29/07/2003Why women abroad need coping strategies

The number of women expats is rising, but while things at work may go smoothly for them, issues outside the office often present stumbling blocks.

The challenge of being an expatriate and working mother became real to Philippa Reid in a supermarket in Hungary. The British executive had packed up her actor husband and three children in 1994 so they could join her on a three-year stint building Accenture's then-fledgling Central European consulting practice.

In a country where people still shop on a day-to-day basis, supermarkets don't bother to offer shopping carts. So, buying her usual week's worth of groceries, Reid wound up toting nine hand baskets to the cash register. "I thought the check-out clerk was going to have heart failure," she recalls.

But the big surprise still lay ahead. Unable to find Weetabix, her children's favourite breakfast food, she bought a box of muesli — usually a reliable fallback — only to discover back at home that the cereal was chock-full of Hungary's famous hot peppers.

 Luckily, work went far more smoothly at Accenture. "There were familiar standards and ways of doing things," Reid recalls. The family settled in well enough for her to extend her tour to seven years and build the region's communications and high-tech practice from a crew of six to a staff of 265. And she became the first managing director for a country within Accenture.

More support needed
Women have long been overlooked for foreign assignments despite their growing ranks in middle and upper management, but lately the number of female expatriates has been on the rise.

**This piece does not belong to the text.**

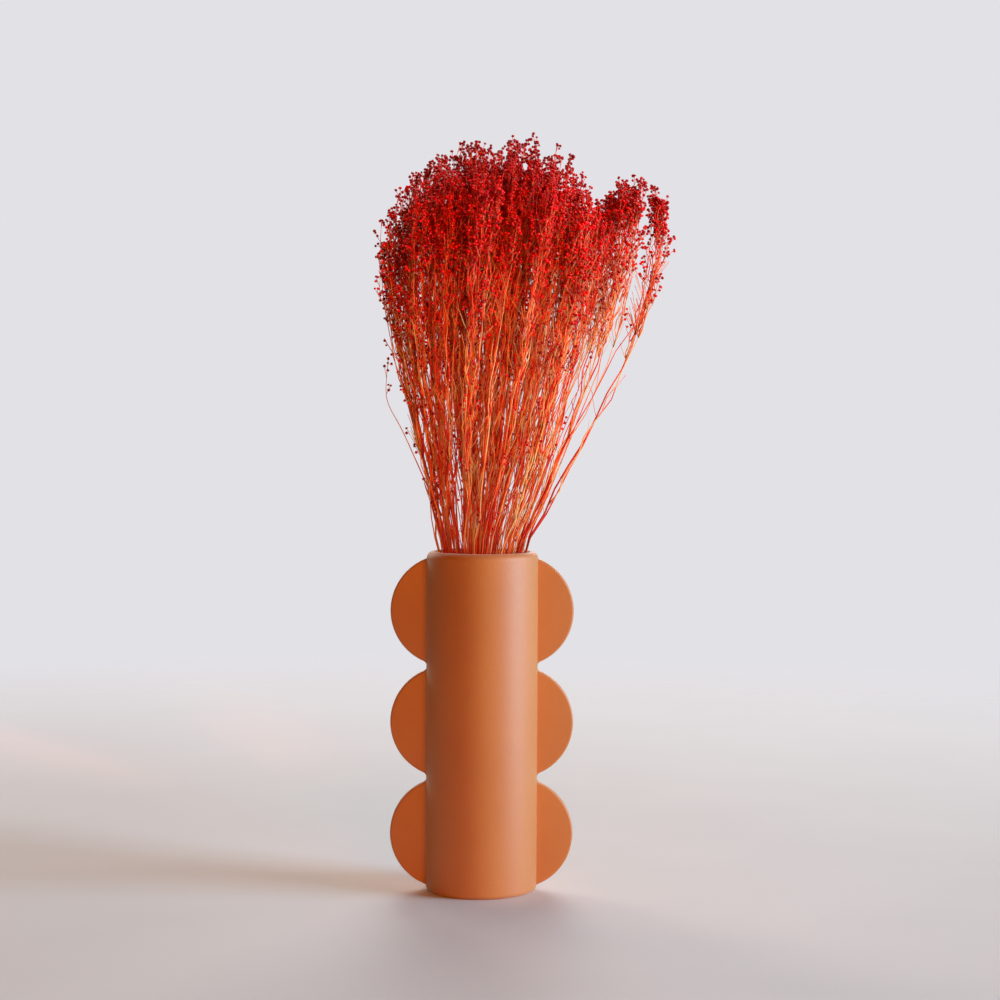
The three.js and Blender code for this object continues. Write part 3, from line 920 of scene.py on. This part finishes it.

In 2001, 16 percent of the US's expats were women, according to an annual survey co-sponsored by GMAC Global Relocation Services in New Jersey. Not a large number, but it grew by three percentage points between 1993 and 2000, and that much again over the next year alone.

Reid's experience in Hungary, surprisingly smooth at work and bumpier on the "life" side of the equation, is often the case for women executives who head overseas with a family.